Truly, I thought this debate had been put to bed years ago. Surely, we all know that online and mobile are the paths of the future, and to argue is to sound like a 1980 argument against using ATMs because they would depersonalize our customer service, right? Incorrecto! The debate raged on in the Panel, and I heard its echoes on the vendor floor, in the educational sessions and at happy hour.
Some of Mr. Wilson’s decidedly old school comments drew the occasional snicker from the audience. But in fairness, no one on the panel had much by way of concrete example of how they have used Internet/mobile to reduce costs, mine a niche, increase customer retention, etc. But still, are we really going to keep arguing about this?

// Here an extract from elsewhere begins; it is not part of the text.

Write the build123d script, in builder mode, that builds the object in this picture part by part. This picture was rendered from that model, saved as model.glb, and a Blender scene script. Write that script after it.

“Enterprise-Wide” is a 4-Letter Word – I can’t even remember how many CEOs and CIOs told me they will punch the face of the next person who suggests to them any kind of “enterprise-wide” project. “Enterprise-wide” is the new instant eye roller, taking the place of “open architecture,” “paradigm shift” and “offshoring.” It’s the six-month VW restoration project that resides unfinished in the garage 13 years later.
Be it sales/referral management, contact management, reporting/data management – you name it – the enterprise-wide dream is dying. Wanna know why? Because enterprise-wide projects Do Not Work. They don’t. Small banks can’t afford the technology, and large banks are too complex and political to execute, leaving maybe 90 banks nationwide between $800 million and $900 million that actually have a shot at enterprise-wide success.
To my fellow consultants out there, the banks have called our bluff. Bankers know that when they hear the following advice regarding an enterprise-wide project… …
- Start out small and targeted.
- Get early, cross-functional buy-in.
- Try like hell to get your CEO to bang her fist on the table and force end-user acceptance.
… they also hear, “This crap will never work.” The technology and potential are there if done picture-perfectly, to be sure, but CEOs and CIOs are starting to see that efficiency-enhancing, enterprise-wide projects more often than not lead to early IRA withdrawals in an executive’s near future.
The Skynyrd Effect – I tell you, my head was flooded with the cool and the new in bank tech and strategy – Twitter, cross-generational consumer trends, mobile payment trends, Web-enabled account reconciliation. I visited booths chock full o’ tech sweetness – workflow management, business analytics and dashboarding, instant A2A payments. I was soaring with the bank tech eagles. So, my head bursting with the new, new knowledge, I hear Jim Sizemore ask his final question to the CEO panel: “What is the one killer app that would make your bank leap forward?” Check out the responses:
- Wilson: “Use technology to make account opening very fast (and get rid of Washington, DC).”
- Blossman: “Automating consumer, commercial and small business loan origination to get us more paperless.”
- Ganz: “Make account opening faster.”
I couldn’t make that up. Knee-deep in relational databases, Web-enabled document output, SOA, mobile payments, etc., and three very smart bank CEOs just want to be able to open a mother-lovin’ new account in under 45 minutes.
“And this bird you cannot change
Lord knows, I can’t change
Lord help me, I can’t change
Lord I can’t change”
—Freebird, Lynyrd Skynyrd
That’s right, I’m quoting me some Skynyrd, Chachi. Tread lightly, GonzoBankers.
PS – A personal note to Mr. Dana Carvey: It’s Fiserv, not Friserv!